I won't be writing feverishly in this WIP because Witch Tourniquet is my top, top, top priority now, unlike last month, where I could barely work on it because of The Crystal Horse. I'll be writing everyday in Beautiful Nightmare, but it won't be at any targeted word count. For now, I'm re-writing the last chapter before the final in WT, and I'll send the last two chapters off to Elizabeth, who will be a marvelous beta reader and beat the crap out of them. While she does that, I'm going to proofread and start formatting my manuscript/working on the third draft of my query letter/work on a possible synopsis. All of this will hopefully lead me to query sometime by the end of this month or even beginning of March, mostly because Elizabeth, I know, has been busy with other things, and so I can't expect her to be as fast as she was last semester. I've got two other beta readers I'm depending on as well, but they're way behind Elizabeth, so I'm counting on them to look for anything she might have missed. They're doing a wonderful job, by the way: Drittz and Nazarea.

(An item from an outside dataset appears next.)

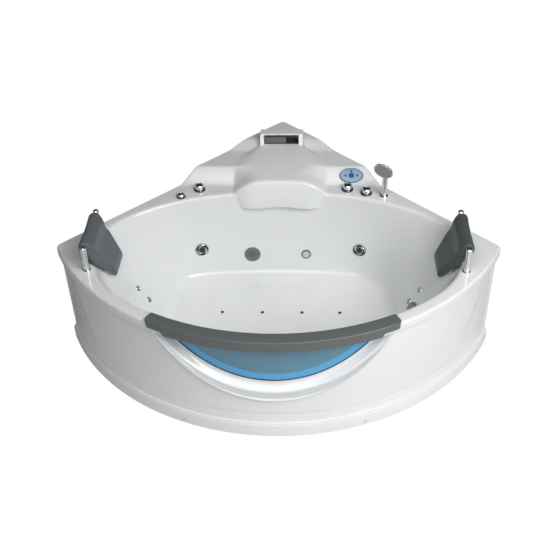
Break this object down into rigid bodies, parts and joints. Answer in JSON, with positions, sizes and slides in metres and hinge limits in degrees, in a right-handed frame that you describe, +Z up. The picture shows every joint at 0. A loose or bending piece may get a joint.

If I don't win ViNo, I'm going to start re-writing The Crystal Horse and querying that along with Witch Tourniquet, while working on Beautiful Nightmare. I'm not going to let querying daunt me. I will keep writing novels until one hits, and I have faith that one of the three (or even all three!) will catch a bite.

But this has been the craziest year ever for writing. If you count WT, I have finished three novels since college has started for me, a record breaking thing I have never done before, even back in elementary school when I was so religious about writing 3,000 words a day (technically 10 pages. I never went by word count as a tyke.)